A potential hazard I foresee (and perhaps the only hazard, and maybe hazard is too strong a word) that would be wisely avoided would a path toward a somewhat-elitist value system. This summer I was stoked and excited for this internship largely because I was looking forward to a staff that would not only pour into me, but get to know me well enough to know what my natural strengths and weaknesses are, and how to make the most of those. Now I am good at a good number of things, but what am I great at? Am I great at anything? Some of the interns were specifically sought out and asked and encouraged again and again to come back to Antioch. They were extremely talented individuals. Others wanted to come back and offered, and were gladly accepted, but only a few were sought out. It’s been my journey over the last several weeks to cultivate in my own heart a readiness to celebrate the blessings that fall into the hands of others as if they had fallen into my own. It is good to do this. I don’t want jealousy to arise in me. I want to celebrate with them that something truly good has happened to them and they have found a place where their gifts and abilities are recognized, valued, encouraged, and challenged. And it is an unbelievably unrealistic expectation to think that everyone belongs there. But it would serve them well, and serve the body well, to see a staff or individual who intentionally seeks to draw out of people talents that don’t shine as brilliantly, and to value them just as much. There are fantastic individuals who have beautiful talents and abilities who have no idea they have them, or have had no one who has recognized those in them. And so naturally, they don’t make the best of those talents.
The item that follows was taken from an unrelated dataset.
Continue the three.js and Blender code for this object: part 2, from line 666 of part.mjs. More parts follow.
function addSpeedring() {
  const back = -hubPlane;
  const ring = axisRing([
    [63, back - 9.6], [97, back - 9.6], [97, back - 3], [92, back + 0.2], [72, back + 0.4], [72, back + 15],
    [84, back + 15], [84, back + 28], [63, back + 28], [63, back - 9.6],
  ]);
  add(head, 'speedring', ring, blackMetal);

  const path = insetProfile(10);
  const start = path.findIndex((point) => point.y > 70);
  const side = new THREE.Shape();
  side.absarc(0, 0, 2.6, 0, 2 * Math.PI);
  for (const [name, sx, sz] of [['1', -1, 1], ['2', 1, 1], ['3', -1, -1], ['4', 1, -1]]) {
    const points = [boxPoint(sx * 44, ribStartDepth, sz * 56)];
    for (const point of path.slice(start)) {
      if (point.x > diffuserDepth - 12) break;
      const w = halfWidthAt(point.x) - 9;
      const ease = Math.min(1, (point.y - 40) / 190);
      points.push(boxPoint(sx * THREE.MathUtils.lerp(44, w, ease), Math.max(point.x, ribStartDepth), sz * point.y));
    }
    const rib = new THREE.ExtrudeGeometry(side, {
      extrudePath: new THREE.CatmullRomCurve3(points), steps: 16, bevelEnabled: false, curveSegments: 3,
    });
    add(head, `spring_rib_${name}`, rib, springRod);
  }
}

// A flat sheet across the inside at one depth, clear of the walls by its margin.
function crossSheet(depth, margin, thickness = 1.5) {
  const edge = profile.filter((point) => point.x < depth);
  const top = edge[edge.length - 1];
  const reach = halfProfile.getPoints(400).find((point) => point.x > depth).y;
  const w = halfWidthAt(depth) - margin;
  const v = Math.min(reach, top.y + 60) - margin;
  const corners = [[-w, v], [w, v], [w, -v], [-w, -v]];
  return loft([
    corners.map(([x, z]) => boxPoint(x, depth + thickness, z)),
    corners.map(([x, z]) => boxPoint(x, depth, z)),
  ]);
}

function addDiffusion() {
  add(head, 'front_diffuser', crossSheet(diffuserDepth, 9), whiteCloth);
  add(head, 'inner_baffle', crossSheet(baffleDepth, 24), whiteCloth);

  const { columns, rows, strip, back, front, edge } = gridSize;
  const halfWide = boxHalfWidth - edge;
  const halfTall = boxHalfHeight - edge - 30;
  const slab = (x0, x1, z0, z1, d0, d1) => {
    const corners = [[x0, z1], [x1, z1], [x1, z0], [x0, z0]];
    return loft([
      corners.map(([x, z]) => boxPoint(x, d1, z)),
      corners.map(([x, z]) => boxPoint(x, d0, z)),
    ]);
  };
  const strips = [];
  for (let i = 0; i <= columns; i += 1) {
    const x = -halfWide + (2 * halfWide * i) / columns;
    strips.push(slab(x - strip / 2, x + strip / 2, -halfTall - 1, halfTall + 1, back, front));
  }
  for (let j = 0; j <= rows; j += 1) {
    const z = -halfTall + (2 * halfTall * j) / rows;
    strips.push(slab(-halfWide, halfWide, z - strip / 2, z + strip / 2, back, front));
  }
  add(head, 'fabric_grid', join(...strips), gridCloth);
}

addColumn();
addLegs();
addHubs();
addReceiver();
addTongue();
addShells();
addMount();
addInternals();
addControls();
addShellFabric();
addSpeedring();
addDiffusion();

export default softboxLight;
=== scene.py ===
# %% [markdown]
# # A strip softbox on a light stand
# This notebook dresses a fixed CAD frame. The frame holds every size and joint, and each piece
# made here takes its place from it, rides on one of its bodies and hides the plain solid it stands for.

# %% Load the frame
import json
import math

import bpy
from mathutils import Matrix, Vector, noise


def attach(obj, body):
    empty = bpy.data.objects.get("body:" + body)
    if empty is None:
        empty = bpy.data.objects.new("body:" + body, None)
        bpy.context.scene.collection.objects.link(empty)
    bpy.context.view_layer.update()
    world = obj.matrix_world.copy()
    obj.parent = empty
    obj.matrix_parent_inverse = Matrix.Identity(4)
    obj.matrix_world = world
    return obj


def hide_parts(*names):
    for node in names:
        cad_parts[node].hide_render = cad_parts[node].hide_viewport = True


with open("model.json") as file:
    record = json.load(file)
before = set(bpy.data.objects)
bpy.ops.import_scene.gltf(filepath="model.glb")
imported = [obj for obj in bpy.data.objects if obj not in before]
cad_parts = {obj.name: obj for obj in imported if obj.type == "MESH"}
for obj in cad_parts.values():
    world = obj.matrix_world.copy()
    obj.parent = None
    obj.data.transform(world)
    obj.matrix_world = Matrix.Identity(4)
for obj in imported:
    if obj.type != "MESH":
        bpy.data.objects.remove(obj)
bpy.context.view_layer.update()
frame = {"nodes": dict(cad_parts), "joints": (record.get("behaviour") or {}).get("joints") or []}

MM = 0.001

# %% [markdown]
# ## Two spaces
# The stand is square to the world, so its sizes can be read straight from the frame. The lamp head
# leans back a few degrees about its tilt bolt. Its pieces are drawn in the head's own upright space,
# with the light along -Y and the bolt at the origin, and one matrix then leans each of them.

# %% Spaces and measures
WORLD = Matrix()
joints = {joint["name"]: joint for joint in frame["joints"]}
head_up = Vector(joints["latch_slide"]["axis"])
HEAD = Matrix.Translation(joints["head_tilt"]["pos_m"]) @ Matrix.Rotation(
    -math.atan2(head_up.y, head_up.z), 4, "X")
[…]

Maybe it’s just my heart to seek out the margins in every group of people, but I hope in the future to see not a wider or broader investment in interns, but a deeper investment. Not more interns, but maybe fewer. I love Antioch, and I love everyone there. They are awesome and perhaps one of the closest body of believers to what I hope will be the church I work with or attend for much of my life. And so, as with anything and everything, change is progress, and I hope that both change and progress continue to be a part of the growth process of Antioch church and its internship program. Corporations and organizations and churches – as with any system – are brutally attacked and criticized by so many, and I pray my voice would not be counted among them. Instead, I hope it would be an encouraging, sanctifying, empowering and trustworthy assessment that can be used for the growth and beauty of the body of Christ.
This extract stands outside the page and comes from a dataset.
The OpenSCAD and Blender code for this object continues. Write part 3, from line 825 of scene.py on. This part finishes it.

More to come on thinking over the summer, thank-you’s, and other great ways all of you can continue to journey with me throughout this semester and this year if you so desire. :)

LOVE WINS.

May 24, 2010

Ben, the youth pastor I work with here in Chicago, just gave the youth group his last official lesson with them.  It was a really sad night.  It’s been so hard for the students.  And that means a lot.  Ben has been an incredible example of what it means to develop deep, rich relationships with the people God has placed in his life, to be an instrument used by God to change the ‘religious stereotype’.  He loves all of the students, and they adore him.

We were reading from 1 Corinthians 13 and from there, Ben encouraged us – pleaded with us – to love God and love people.  I can be trained and skilled in communication, I can prepare the best lesson plans and the best messages and teach from the passages that people love to hear, I can have the best musicians and songs picked for worship, and I can have the best youth room and resources and everything at my fingertips; but let me make this clear: it means nothing if you haven’t shown them you love them.  The students listen to Ben not because he is an excellent communicator; he is an excellent communicator because he has built an unbelievable foundation of love in each relationship in the youth group.
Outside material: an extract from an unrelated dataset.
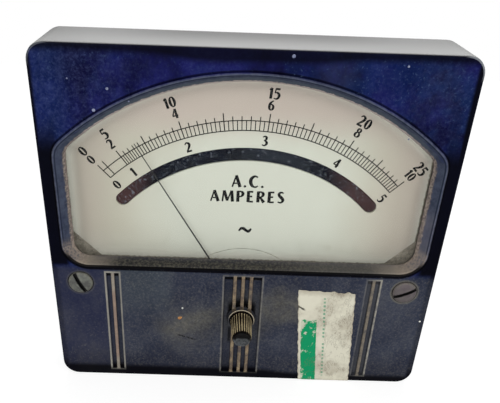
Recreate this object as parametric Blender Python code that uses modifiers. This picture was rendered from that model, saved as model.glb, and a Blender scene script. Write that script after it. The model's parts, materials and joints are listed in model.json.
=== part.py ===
"""Flush panel ammeter: a moulded case with an arched window, a moving iron movement and a zero knob.

The face looks along -Y and +Z is up. The origin is the middle of the case where it seats on its panel.
Depths are measured along +Y from the front face, and every size is in metres.
Angles on the dial are in degrees, clockwise from straight up.
"""

from math import asin, cos, degrees, pi, radians, sin, sqrt, tau

import bmesh
import bpy
from mathutils import Matrix, Vector

# Shared fits
FIT = 0.0003
OVERRUN = 0.002
WELD = 0.000002

# Moulded front cover
CASE_WIDTH = 0.150
CASE_HEIGHT = 0.1395
CASE_DEPTH = 0.025
CASE_CORNER = 0.0065
CASE_EDGE = 0.0016
CASE_WALL = 0.0036
FRONT_WALL = 0.0036

# Pointer axis, above the foot of the case: the window arch, the scale and the zero knob share it
PIVOT_HEIGHT = 0.03175

# Window, set in from the case's sides, top and foot, and its raised rim
WINDOW_SIDE_MARGIN = 0.005
WINDOW_TOP_MARGIN = 0.00775
WINDOW_SILL_SHARE = 0.391
WINDOW_UPPER_ROUND = 0.0045
WINDOW_LOWER_ROUND = 0.0065
WINDOW_LEAST_ROUND = 0.0007
RIM_RISE = 0.0012
RIM_FLARE = 0.0006
RIM_CREST = 0.0008
RIM_BEVEL = 0.0042

# Fluted lower panel
FLUTE_HEAD = 0.0025
FLUTE_FOOT = 0.00355
FLUTE_DEPTH = 0.0013
SIDE_FLUTE_INSET = 0.0235
SIDE_FLUTE_HALF = 0.0033
SIDE_RIDGE = 0.0013
MIDDLE_FLUTE_HALF = 0.0082
MIDDLE_RIDGE = 0.0014
MIDDLE_RIDGE_PITCH = 0.0032

# Cover screws and the posts that take them
COVER_SCREW_INSET = 0.0108
COVER_SCREW_DROP = 0.0073
COVER_SCREW_HEAD = 0.0048
COVER_SCREW_DOME = 0.0011
COVER_SCREW_SHANK = 0.0017
COVER_SCREW_LENGTH = 0.016
COVER_SCREW_SINK = 0.0012
COVER_POST = 0.0044
COVER_SLOT = 0.0011
COVER_SLOT_DEPTH = 0.0012
COVER_SLOT_LEAN_LEFT = -27.0
COVER_SLOT_LEAN_RIGHT = 65.0
DOME_REACH_SHARE = 0.6
DOME_RISE_SHARE = 0.7

# Window glass and the frame that holds it
GLASS_LAP = 0.0016
GLASS_THICKNESS = 0.002
RETAINER_THICKNESS = 0.0008
RETAINER_REVEAL = 0.0004
RETAINER_EAR = 0.0032
RETAINER_SCREW_INSET = 0.030
RETAINER_SCREW_DROP = 0.0062
RETAINER_SCREW_HEAD = 0.0019
RETAINER_SCREW_SHANK = 0.001
RETAINER_SCREW_CAP = 0.001
RETAINER_POST = 0.0026

# Dial, mirror and the apron over the movement
DIAL_FACE = 0.01125
DIAL_THICKNESS = 0.0008
DIAL_MARGIN = 0.0016
DIAL_CLIP = 0.0114
DIAL_CLIP_RISE = 0.010
DIAL_FOOT_RISE = 0.007
APRON_RADIUS = 0.0267
APRON_BORE = 0.017
MIRROR_DROP = 0.0303
MIRROR_WIDTH = 0.0052
MIRROR_HALF_ANGLE = 45.4
MIRROR_LAP = 0.002
MIRROR_THICKNESS = 0.001
DIAL_SCREW_INSET = 0.0175
DIAL_SCREW_RISE = 0.013
DIAL_SCREW_HEAD = 0.0021
DIAL_SCREW_CAP = 0.00095
DIAL_SCREW_SHANK = 0.001
DIAL_SCREW_LENGTH = 0.0043
DIAL_POST = 0.0024
DIAL_REST_ANGLE = 25.7
DIAL_REST_INSET = 0.0079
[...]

I wish you could meet him.  You would know what I mean.

I’m going to carry what he has taught in his life for the rest of mine.  To love people – wherever they are, whoever they are – is the heart of God, because that’s how he loved us.  This is my heart in ministry.  This is my heart in Oregon.  I am going out to meet people where they are, just as they are, and I want to love them in every way possible, because love wins.  There is no more powerful force in the world.

Ben’s legacy in the lives of his students has been effective, lasting, powerful, meaningful, transforming, healing, and filled with hope because his entire ministry, his life, his call was grounded in love.  Love wins. Love wins. Love wins.

Today is Monday – first day that I feel like I should be in classes, but am not.  Sort of.

I arrived at the apartment of a friend, Nick Gerig, who is housing me until I leave for Oregon, which is really generous of him.  Today, I’m off to get some contact solution after I realized that the bottle I had wasn’t filled with solution at all, but water.  I had used an old contact solution bottle to fill my iron at school, and forgot that it was water.  My eyes weren’t so happy to discover this.  Also, heading out to Walgreens to get some food for the next two weeks.

The apartment is a good five miles from downtown (keep in mind I have no means of travel) so it gives me time and space to work ahead.  I have books that need to be read for RA training in the fall, books that need to be read for my Youth Ministry Major, lesson plans, Bible studies, exegesis that needs to be done.  Hopefully I can get some of it done a little ahead of time.  That would be great.  That’s why I say “sort of.”

Last night was youth group at Winnetka Bible Church.  It’s sad thinking about how some of the students are seniors and won’t be coming back in the fall.  Next Sunday night is my last night until fall that I’ll be with them.  I’m praying for them and trusting that God will be with them as they transition out of high school into college, wherever that may be.  I hope they keep in touch.  I want to be intentional about keeping in touch with them.

On another note, a huge congratulations to the youth pastor and his wife, Ben & Audi – they just had their first baby!  His name is Atticus Cai Willey, born May 15 at 9:12AM.  Got to see him yesterday; he’s a stud.  Congrats to the new mom and dad!

Congrats to you, Ben and Audi!  Here’s the story: www.addenduming.blogspot.com

In closing, please continue to pray for this internship – I’m really excited, but I also know that with every change of pace, environment, group of people comes a new set of challenges.  Pray that I’m faithful to learning, that I am constantly – almost involuntarily – thinking what is Jesus teaching me here and now? I’m going to take the train down to the library later to print & send more support letters.  The train costs so much now without the U-Pass!  Need to keep my travels to a bare minimum while I’m here, or find a bicycle that I can borrow.  With that, have a wonderful day!